>> BEGIN Data block

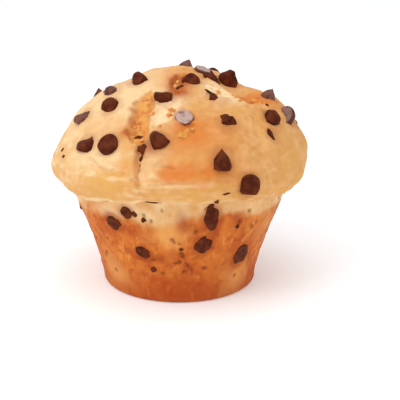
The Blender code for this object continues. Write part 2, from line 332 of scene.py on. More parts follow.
CRACKS = (
    Tear(0.8 * MM, 1.4 * MM, ((-18, 32), (-17.5, 28), (-17.5, 23), (-18, 19)), 0.2, 0.1, 0.1, 1.0),
    Tear(0.4 * MM, 1.1 * MM, ((-18, 23), (-13, 22), (-8, 22), (-2, 21)), 0.2, 0.5, 0.0, 0.3),
    Tear(0.9 * MM, 1.6 * MM, ((13, -4), (15, -1), (17, 3)), 0.2, 0.1, 0.1, 1.0),
    Tear(0.5 * MM, 1.0 * MM, ((16, 5.5), (20, 6), (24, 6)), 0.2, 0.1, 0.1),
    Tear(0.5 * MM, 1.2 * MM, ((-60, 16), (-45, 21), (-34, 18), (-22, 20)), 0.2, 0.5, 0.1, 0.1),
    Tear(0.4 * MM, 1.4 * MM, ((-12, 12), (0, 13), (10, 13)), 0.2, 0.5, 0.1, 0.1),
    Tear(0.7 * MM, 1.3 * MM, ((120, 24), (132, 20), (150, 22)), 0.2, 0.2, 0.1, 0.3),
    Tear(0.7 * MM, 1.3 * MM, ((-160, 16), (-145, 20), (-130, 16)), 0.2, 0.2, 0.1, 0.3),
)

PATCHES = {
    Tint.CREAM: spots(
        (
            # The first cream patch, wide on the left lobe, is partly painted light: it pales the crust where
            # the key light falls.
            (-75, 42, 24, 0.65), (-50, 62, 14, 0.6), (-34, 55, 6, 0.6), (-12, 50, 6, 0.9),
            (-4, 62, 4, 0.8), (50, 66, 6, 1.0), (47, 58, 4, 0.8), (64, 58, 4, 0.9),
            (56, 54.5, 3.5, 0.8), (82, 61, 4, 0.7), (-13, 23, 5, 0.5), (-52, 19, 4, 0.6),
            (-45, 21.5, 4, 0.8), (-38, 22.5, 4, 0.8), (-31, 23.5, 3.5, 0.6),
            *((azimuth, 11.8, 1.4, 0.5) for azimuth in range(-14, 16, 3)),
            (-3, 13, 5, 0.2), (-110, 30, 18, 0.6), (172, 38, 15, 0.7), (-150, 50, 11, 0.6),
        )
    ),
    Tint.AMBER: spots(
        (
            (-7, 18, 2.4, 0.8), (-2, 18.5, 3.4, 1.0), (3, 19, 3.0, 0.8), (8, 17, 4, 0.45),
            (15, 17, 5, 0.5), (22, 18, 5, 0.3), (-24, 19, 3, 0.3), (5, 38, 6, 0.9),
            (-30, 35.5, 2.4, 0.9), (16, 34, 14, 0.4), (74, 52, 4, 0.9), (80, 50, 6, 0.8),
            (82, 45, 5, 1.0), (0, 76, 6, 0.7), (-90, 62, 5, 0.5), (-55, -7, 6, 0.7),
            (2, 66, 3, 0.8), (125, 40, 14, 0.5), (-165, 28, 10, 0.5),
        )
    ),
    Tint.GOLD: spots(
        (
            (-33, 6, 8, 0.9), (-31, 15, 6, 0.6), (-29, 30, 5, 0.6), (6, 8, 11, 0.9),
            (11, 53, 4, 0.9), (-34, 56, 3, 0.9), (44, 47, 4, 0.8), (-80, 12, 10, 0.5),
            (60, 12, 12, 0.5), (-150, 12, 12, 0.6),
        )
    ),
    # Rust-brown stains; the patch at azimuth -16, latitude 29.5 is painted shade beside a chip.
    Tint.RUST_AND_SHADE: spots(
        (
            (-36, 49.5, 1.5, 0.7), (-30, 35.5, 2.0, 0.9), (-3, 76, 3.0, 0.9), (-5, 70, 3.0, 1.0),
            (-6, 64, 2.4, 0.7), (3, 64, 2.0, 0.8), (-2, 73, 3.0, 0.8), (80, 55, 1.8, 0.7),
            (2, -9, 2.4, 0.9), (-11, -30, 2.2, 0.8), (-19, -31, 2.6, 0.9), (33, -11, 2.6, 0.9),
            (31, -35, 6, 0.4), (-16, 29.5, 2.4, 0.6), (-41, -8.5, 2.2, 0.8),
        )
    ),
    Tint.TAN: spots(
        (
            (-8, -10, 6, 0.8), (-5, -17, 4, 0.6), (-50, -44, 6, 0.8), (44, -46, 6, 0.8),
            # The patch at azimuth 58, latitude -16 is a painted highlight on the base's right edge.
            (58, -16, 6, 0.6),
        )
    ),
}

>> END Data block

◆ Description of the task ◆
Extract all of the data above without altering anything.

◆ Response to the exercise ◆
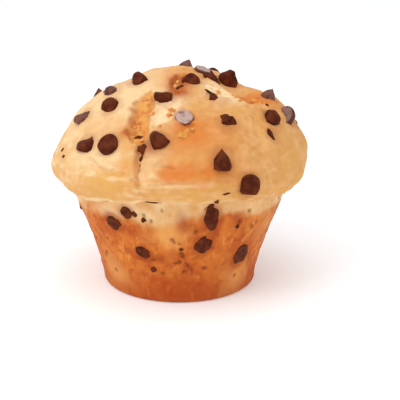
The Blender code for this object continues. Write part 2, from line 332 of scene.py on. More parts follow.
CRACKS = (
    Tear(0.8 * MM, 1.4 * MM, ((-18, 32), (-17.5, 28), (-17.5, 23), (-18, 19)), 0.2, 0.1, 0.1, 1.0),
    Tear(0.4 * MM, 1.1 * MM, ((-18, 23), (-13, 22), (-8, 22), (-2, 21)), 0.2, 0.5, 0.0, 0.3),
    Tear(0.9 * MM, 1.6 * MM, ((13, -4), (15, -1), (17, 3)), 0.2, 0.1, 0.1, 1.0),
    Tear(0.5 * MM, 1.0 * MM, ((16, 5.5), (20, 6), (24, 6)), 0.2, 0.1, 0.1),
    Tear(0.5 * MM, 1.2 * MM, ((-60, 16), (-45, 21), (-34, 18), (-22, 20)), 0.2, 0.5, 0.1, 0.1),
    Tear(0.4 * MM, 1.4 * MM, ((-12, 12), (0, 13), (10, 13)), 0.2, 0.5, 0.1, 0.1),
    Tear(0.7 * MM, 1.3 * MM, ((120, 24), (132, 20), (150, 22)), 0.2, 0.2, 0.1, 0.3),
    Tear(0.7 * MM, 1.3 * MM, ((-160, 16), (-145, 20), (-130, 16)), 0.2, 0.2, 0.1, 0.3),
)

PATCHES = {
    Tint.CREAM: spots(
        (
            # The first cream patch, wide on the left lobe, is partly painted light: it pales the crust where
            # the key light falls.
            (-75, 42, 24, 0.65), (-50, 62, 14, 0.6), (-34, 55, 6, 0.6), (-12, 50, 6, 0.9),
            (-4, 62, 4, 0.8), (50, 66, 6, 1.0), (47, 58, 4, 0.8), (64, 58, 4, 0.9),
            (56, 54.5, 3.5, 0.8), (82, 61, 4, 0.7), (-13, 23, 5, 0.5), (-52, 19, 4, 0.6),
            (-45, 21.5, 4, 0.8), (-38, 22.5, 4, 0.8), (-31, 23.5, 3.5, 0.6),
            *((azimuth, 11.8, 1.4, 0.5) for azimuth in range(-14, 16, 3)),
            (-3, 13, 5, 0.2), (-110, 30, 18, 0.6), (172, 38, 15, 0.7), (-150, 50, 11, 0.6),
        )
    ),
    Tint.AMBER: spots(
        (
            (-7, 18, 2.4, 0.8), (-2, 18.5, 3.4, 1.0), (3, 19, 3.0, 0.8), (8, 17, 4, 0.45),
            (15, 17, 5, 0.5), (22, 18, 5, 0.3), (-24, 19, 3, 0.3), (5, 38, 6, 0.9),
            (-30, 35.5, 2.4, 0.9), (16, 34, 14, 0.4), (74, 52, 4, 0.9), (80, 50, 6, 0.8),
            (82, 45, 5, 1.0), (0, 76, 6, 0.7), (-90, 62, 5, 0.5), (-55, -7, 6, 0.7),
            (2, 66, 3, 0.8), (125, 40, 14, 0.5), (-165, 28, 10, 0.5),
        )
    ),
    Tint.GOLD: spots(
        (
            (-33, 6, 8, 0.9), (-31, 15, 6, 0.6), (-29, 30, 5, 0.6), (6, 8, 11, 0.9),
            (11, 53, 4, 0.9), (-34, 56, 3, 0.9), (44, 47, 4, 0.8), (-80, 12, 10, 0.5),
            (60, 12, 12, 0.5), (-150, 12, 12, 0.6),
        )
    ),
    # Rust-brown stains; the patch at azimuth -16, latitude 29.5 is painted shade beside a chip.
    Tint.RUST_AND_SHADE: spots(
        (
            (-36, 49.5, 1.5, 0.7), (-30, 35.5, 2.0, 0.9), (-3, 76, 3.0, 0.9), (-5, 70, 3.0, 1.0),
            (-6, 64, 2.4, 0.7), (3, 64, 2.0, 0.8), (-2, 73, 3.0, 0.8), (80, 55, 1.8, 0.7),
            (2, -9, 2.4, 0.9), (-11, -30, 2.2, 0.8), (-19, -31, 2.6, 0.9), (33, -11, 2.6, 0.9),
            (31, -35, 6, 0.4), (-16, 29.5, 2.4, 0.6), (-41, -8.5, 2.2, 0.8),
        )
    ),
    Tint.TAN: spots(
        (
            (-8, -10, 6, 0.8), (-5, -17, 4, 0.6), (-50, -44, 6, 0.8), (44, -46, 6, 0.8),
            # The patch at azimuth 58, latitude -16 is a painted highlight on the base's right edge.
            (58, -16, 6, 0.6),
        )
    ),
}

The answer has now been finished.